While the world continues battling with the coronavirus, college health professionals are reporting a growing crisis among students struggling with corona blues. An expression combining “coronavirus” and “blues,” corona blues refers to the feeling of depression due to the social and economic consequences of the pandemic.
In search of more detail, Ewha Voice consulted the following two articles published by the Yale Daily News, the independent student newspaper at Yale University: “Students express disappointment, anger over Yale’s mental health services” and “Yale researchers create an app to study happiness.”
Yalies fight for their rights to receive mental health services
On March 25, the Yale Daily News reported how student communities called for action regarding the mental health care services on campus. Ever since the tragic incident of a freshman who recently ended her own life, Yale has been heavily engaged in providing services to help students maintain a healthy mental state.
Yale Mental Health and Counseling (MHC) has played a key role in supporting students with institutional help and setting up counseling services. However, students who reached out to the service expressed their disappointment over long waits, short appointments, and incomprehensive care problems pointed to a lack of adequate mental health resources.
Every single student the news interviewed complained about the long wait times. Two out of 10 reported that they have waited up to five weeks. Also, students reported that the appointments lasted for 30 to 45 minutes, which is a short amount of time to actively receive help.
Students have actively complained on social media about Yale’s failure to dedicate more resources as a means to alleviate students’ corona blues. Also, Students Unite Now (SUN), a student group standing up for the mental and financial aid of students at Yale, has demanded that MHC reduce the wait time to a maximum of two weeks.
Moreover, Walden Peer Counseling, an organization where Yale undergraduates trained by MHC provide anonymous peer counseling, has expressed that they are willing to take part as an alternative to the MHC.
The Happiness Project: An app to approach corona blues
Professor Robb Rutledge, an associate professor of Psychology, launched an app called “The Happiness Project” with his team of researchers in January. Users can play four different types of games in the app, which tracks their state of happiness. With the data gathered from the app, researchers and neuroscientists are able to figure out how certain factors affect the way people feel.
The games also present users with questions about mental health topics such as how many hours of sleep they have had and how they are feeling today. By comparing the answers of the users, Rutledge and his team are able to better understand what triggers corona blues.
In an interview Ewha Voice conducted with Rutledge, he shared his story of why he started the project in the first place. In order to understand how happiness works, it is necessary to understand how it works for individuals. Rutledge and his team figured that playing games on smart phones is a fun way for people around the world to naturally contribute to the research of happiness. At the same time, through the app, people can get a glimpse of what psychological research is like and also learn about the science of happiness.
Rutledge confirmed that about 15,000 people have downloaded the app in more than 100 countries.

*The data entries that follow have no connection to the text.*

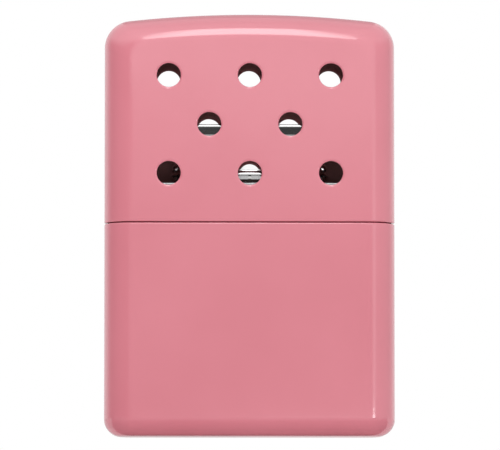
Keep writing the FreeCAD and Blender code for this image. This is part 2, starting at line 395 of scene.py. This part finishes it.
for level in (can_bottom_round + flat_border, can_height - rim_round - flat_border):
    bmesh.ops.bisect_plane(can, geom=can.verts[:] + can.edges[:] + can.faces[:], dist=touch / 10,
                           plane_co=(0, 0, level), plane_no=(0, 0, 1))
bmesh.ops.solidify(can, geom=can.faces[:], thickness=sheet)


def round_rim(shape, level, radius, segments=3):
    """Rounds the outer edge of a rim on that level."""
    edges = [edge for edge in shape.edges
             if all(abs(vert.co.z - level) < touch for vert in edge.verts)
             and any(abs(face.normal.z) < 0.5
                     and face.normal.dot(Vector((vert.co.x, vert.co.y, 0))) > 0
                     for vert in edge.verts for face in edge.link_faces)]
    bmesh.ops.bevel(shape, geom=edges, offset=radius, segments=segments, profile=0.5,
                    affect="EDGES", material=-1, clamp_overlap=False)


can.normal_update()
round_rim(can, can_height, rim_round)
add_piece("fuel_can", can, pink_lacquer, "tank", "lacquer", "tank_case")

# ---------------------------------------------------------------------------
# Lid: drawn steel like the can, with a gently arched top, ball corners and round vents pierced
# through its broad walls from outside, so that each vent has a soft outer edge.
# ---------------------------------------------------------------------------
lid_rim = 37.4 * mm
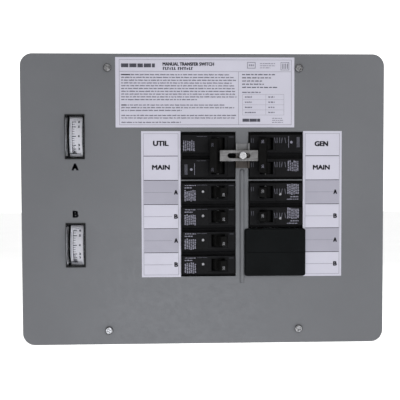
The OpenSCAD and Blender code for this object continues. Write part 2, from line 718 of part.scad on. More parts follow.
// ---------- meters ----------
module each_meter() { for (z = [meter_a_z, -meter_b_drop]) translate([meter_x, 0, z]) children(); }
module meter_case() {
    bw = meter_body_w / 2;
    bh = meter_body_h / 2;
    color(BLACK) difference() {
        union() {
            bx(-meter_w / 2, meter_w / 2, cover_front, cover_front - meter_frame_t,
               -meter_h / 2, meter_h / 2);
            bx(-bw, bw, cover_front - meter_frame_t, meter_back, -bh, bh);
        }
        bx(-bw + meter_wall, bw - meter_wall, cover_front - 5, meter_back - 1.5,
           -bh + meter_wall, bh - meter_wall);
        rod_x(0.9, window_axis_y, 0, -bw + 0.3, bw - 0.3);
        for (s = [-1, 1]) rod_y(2, 0, s * 12, meter_back + 1, meter_back - 3);
    }
}
module meter_a_case() { translate([meter_x, 0, meter_a_z]) meter_case(); }
module meter_b_case() { translate([meter_x, 0, -meter_b_drop]) meter_case(); }
// clear bulged window, hollow behind
module meter_windows() {
    w = meter_body_w / 2 + 0.4;
    face = cover_front - meter_frame_t;
    color([0.8, 0.85, 0.9, 0.35]) each_meter() difference() {
        intersection() {
            rod_x(window_r, window_axis_y, 0, -w, w);
            bx(-w, w, face, face - 20, -window_bulge_z, window_bulge_z);
        }
        intersection() {
            rod_x(window_r - 1, window_axis_y, 0, -w + 1, w - 1);
            bx(-w + 1, w - 1, face + 1, face - 20, -window_bulge_z + 1.2, window_bulge_z - 1.2);
        }
    }
}
// arc scale, standing on a web down into the case
module meter_scales() {
    bh = meter_body_h / 2 - meter_wall - 0.2;
    color(WHITE) each_meter() difference() {
        intersection() {
            rod_x(scale_r, window_axis_y, 0, -5.1, meter_body_w / 2 - meter_wall);
            bx(-6, 9, cover_front + 12, cover_front - 20, -bh, bh);
        }
        rod_x(scale_r - 0.8, window_axis_y, 0, -9, meter_body_w / 2 - meter_wall - 1);
    }
}
// pointer with its coil and staff, at rest at the foot of the scale
module meter_pointer() {
    bw = meter_body_w / 2;
    color([0.1, 0.1, 0.1]) translate([0, window_axis_y, 0]) rotate([-needle_rest, 0, 0]) union() {
        rod_x(0.85, 0, 0, -bw + 0.45, bw - 0.45);
        rod_x(3, 0, 0, -3.4, 3.4);
        bx(-6.8, -6, 0.8, -needle_r - 0.5, -0.5, 0.5);
        bx(-6.8, 2.5, -needle_r + 0.4, -needle_r - 0.5, -0.4, 0.4);
        bx(-7.2, -5.8, 0, 6, -1.6, 1.6);
    }
}
module meter_a_pointer() { translate([meter_x, 0, meter_a_z]) meter_pointer(); }
module meter_b_pointer() { translate([meter_x, 0, -meter_b_drop]) meter_pointer(); }
// ring magnet round the coil, on a block against the case's back
module meter_magnets() {
    color(ZINC) each_meter() difference() {
        union() {
            rod_x(12, window_axis_y, 0, -4.4, 4.4);
            bx(-4.4, 4.4, window_axis_y + 8, meter_back - 1.5, -5, 5);
        }
        rod_x(3.6, window_axis_y, 0, -9, 9);
    }
}
// terminal studs with their nuts
module meter_studs() {
    color(ZINC) each_meter() for (s = [-1, 1]) union() {
        rod_y(2, 0, s * 12, meter_back - 1.5, meter_back + 9);
        translate([0, meter_back, s * 12]) rotate([-90, 0, 0]) cylinder(r = 3.9, h = 3, $fn = 6);
    }
}
// sensing leads from the meters to the generator main's terminals
module wire_path(p, r) {
    for (i = [0:len(p) - 2]) {
        a = p[i];
        b = p[i + 1];
        if (a[0] != b[0]) rod_x(r, a[1], a[2], a[0], b[0]);
        if (a[1] != b[1]) rod_y(r, a[0], a[2], a[1], b[1]);
        if (a[2] != b[2]) rod_z(r, a[0], a[1], a[2], b[2]);
        if (i > 0) translate(a) sphere(r = r);
    }
}
module meter_leads() {
    out = bar_x + pivot_out + case_out;
    r = 1.8;
    y0 = meter_back + 9;
    y = meter_back + 13;
    za = rows_top + 29;
    zb = rows_top + 21;
    xa = out + 16;
    xb = out + 24;
    xm = meter_x + 18;
    az = meter_a_z + 12;
    bz = 12 - meter_b_drop;
    color([0.6, 0.1, 0.1]) {
        union() wire_path([[meter_x, y0, az], [meter_x, y, az], [meter_x, y, za], [xa, y, za],
            [xa, lug_wire_y, za], [xa, lug_wire_y, row_z(0)], [out - 7, lug_wire_y, row_z(0)]], r);
        union() wire_path([[meter_x, y0, bz], [meter_x, y, bz], [xm, y, bz], [xm, y, zb], [xb, y, zb],
            [xb, lug_wire_y, zb], [xb, lug_wire_y, row_z(1)], [out - 7, lug_wire_y, row_z(1)]], r);
    }
}

box_wrap();
box_top_end();
box_bottom_end();
cover_plate();
cover_screws();
top_label();
directory_labels();
meter_leads();
filler_plate();
interlock_channel();
interlock_plate();
interlock_screw();
interlock_nut();
util_main_case();
gen_main_case();
at_left(2) one_case();  // branch_1_case
at_left(3) one_case();  // branch_2_case
at_left(4) one_case();  // branch_3_case
at_left(5) one_case();  // branch_4_case
at_right(2) one_case();  // branch_5_case
at_right(3) one_case();  // branch_6_case
util_main_handle();
gen_main_handle();
at_left(2) one_handle();  // branch_1_handle
at_left(3) one_handle();  // branch_2_handle
at_left(4) one_handle();  // branch_3_handle
at_left(5) one_handle();  // branch_4_handle
at_right(2) one_handle();  // branch_5_handle
at_right(3) one_handle();  // branch_6_handle
util_arms();
gen_arms();
at_left(2) pole_arm(0);  // branch_1_arm
at_left(3) pole_arm(0);  // branch_2_arm
at_left(4) pole_arm(0);  // branch_3_arm
at_left(5) pole_arm(0);  // branch_4_arm
at_right(2) pole_arm(0);  // branch_5_arm
at_right(3) pole_arm(0);  // branch_6_arm
breaker_pins();
stab_jaws();
terminal_lugs();
lug_screws();
trip_units();
interior_pan();
pan_screws();
hook_rails();
bus_base();
bus_a();
bus_b();
neutral_bar();
neutral_standoffs();
ground_bar();
bar_screws();
meter_a_case();
meter_b_case();
meter_windows();
meter_scales();
meter_a_pointer();
meter_b_pointer();
meter_magnets();
meter_studs();
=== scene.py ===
import json
import math
import random

import bmesh
import bpy
from mathutils import Matrix, Vector


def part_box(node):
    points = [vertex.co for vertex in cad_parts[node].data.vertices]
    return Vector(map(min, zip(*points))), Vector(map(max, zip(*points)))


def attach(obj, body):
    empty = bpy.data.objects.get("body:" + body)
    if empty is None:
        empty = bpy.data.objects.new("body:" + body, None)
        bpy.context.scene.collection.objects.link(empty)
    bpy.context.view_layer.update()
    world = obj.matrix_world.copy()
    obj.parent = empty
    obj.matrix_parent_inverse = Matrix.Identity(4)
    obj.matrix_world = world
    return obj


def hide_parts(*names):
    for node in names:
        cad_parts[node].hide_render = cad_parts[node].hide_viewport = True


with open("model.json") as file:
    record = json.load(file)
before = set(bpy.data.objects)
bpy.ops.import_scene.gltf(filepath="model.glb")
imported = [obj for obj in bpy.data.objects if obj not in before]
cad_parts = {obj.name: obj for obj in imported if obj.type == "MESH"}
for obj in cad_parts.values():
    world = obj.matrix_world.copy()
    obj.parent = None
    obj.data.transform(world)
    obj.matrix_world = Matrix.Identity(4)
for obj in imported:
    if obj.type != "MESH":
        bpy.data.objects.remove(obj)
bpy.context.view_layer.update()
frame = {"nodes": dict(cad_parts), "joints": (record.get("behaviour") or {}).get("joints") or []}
random.seed(7)

MM = 0.001
NODES = frame["nodes"]
JOINTS = {joint["name"]: joint for joint in frame["joints"]}
BRANCHES = range(1, 7)
scene = bpy.context.scene


# ---------------------------------------------------------------- camera
CAMERA_PLACE = (-0.0284, -0.8016, 0.0248)
CAMERA_TURNS = ((-1.982, "Z"), (-2.061, "X"), (0.173, "Y"), (90, "X"))  # degrees, outermost first
SENSOR = 36.0
LENS = 59.96

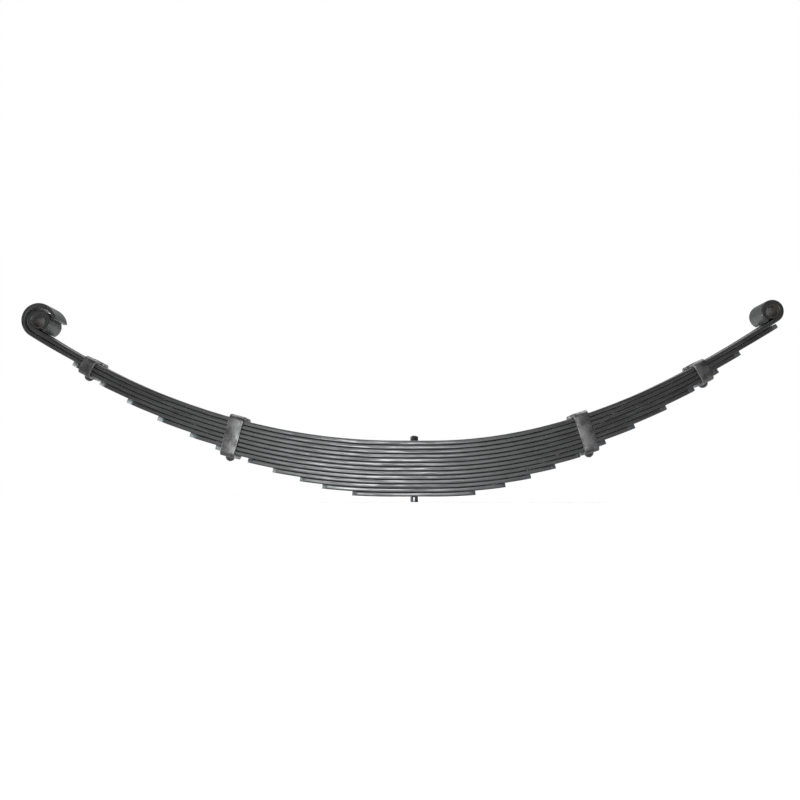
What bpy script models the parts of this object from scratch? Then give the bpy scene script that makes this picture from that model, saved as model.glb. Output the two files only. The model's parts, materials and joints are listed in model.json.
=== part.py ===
"""Semi-elliptic multi-leaf spring with rolled eyes, clinch clips and a centre bolt.

Metres, +Z up, +X along the spring towards the plain eye, +Y across the leaves.
The origin is the middle of the locating head's end face, under the stack.
Every leaf follows one shared bend line, the top face of the main leaf, at its own depth.
"""

import math
from dataclasses import dataclass

import bmesh
import bpy
from mathutils import Matrix, Vector

MM = 0.001

# Spring steel
LEAF_WIDTH = 44.45 * MM
MAIN_THICKNESS = 8.2 * MM
LEAF_THICKNESS = 7.4 * MM
EDGE_CHAMFER = 1.7 * MM
LEAF_COUNT = 13

# Air between leaves: at the clamped seat, out along the arms, and under the eyes
SEAT_GAP = 0.4 * MM
ARM_GAP = 0.6 * MM
ARM_GAP_FROM = 250.0 * MM
EYE_GAP = 2.2 * MM
EYE_GAP_RUN = 84.0 * MM

# Bend line
SEAT_HALF_LENGTH = 30.0 * MM
BOLT_LAND = 12.0 * MM
SEAT_DISH = 0.02 * MM
STATION_PITCH = 48.0 * MM

# Eyes and bushes
EYE_BORE_RADIUS = 13.0 * MM
EYE_CURL = math.radians(304.0)
EYE_FACETS = 16
WRAP_RADIUS = 25.0 * MM
WRAP_FACETS = 13
BUSH_OUTER_RADIUS = 12.7 * MM
BUSH_BORE_RADIUS = 11.1 * MM
BUSH_SEGMENTS = 32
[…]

“The pandemic has increased anxiety and depression in a lot of places,” Rutledge said. “We hope that we can use the app to better understand how the pandemic has impacted both the decisions that people make and how happy they feel as a result of those decisions. We can look at how happiness is different in different places and how it changes this year as more and more people get vaccinated.”
Rutledge hopes the app can further provide information about the ways the pandemic has affected people. Observing the various attitudes people have about uncertainty or their expectations of the future can lead to explaining why some people have been impacted more by the pandemic than others.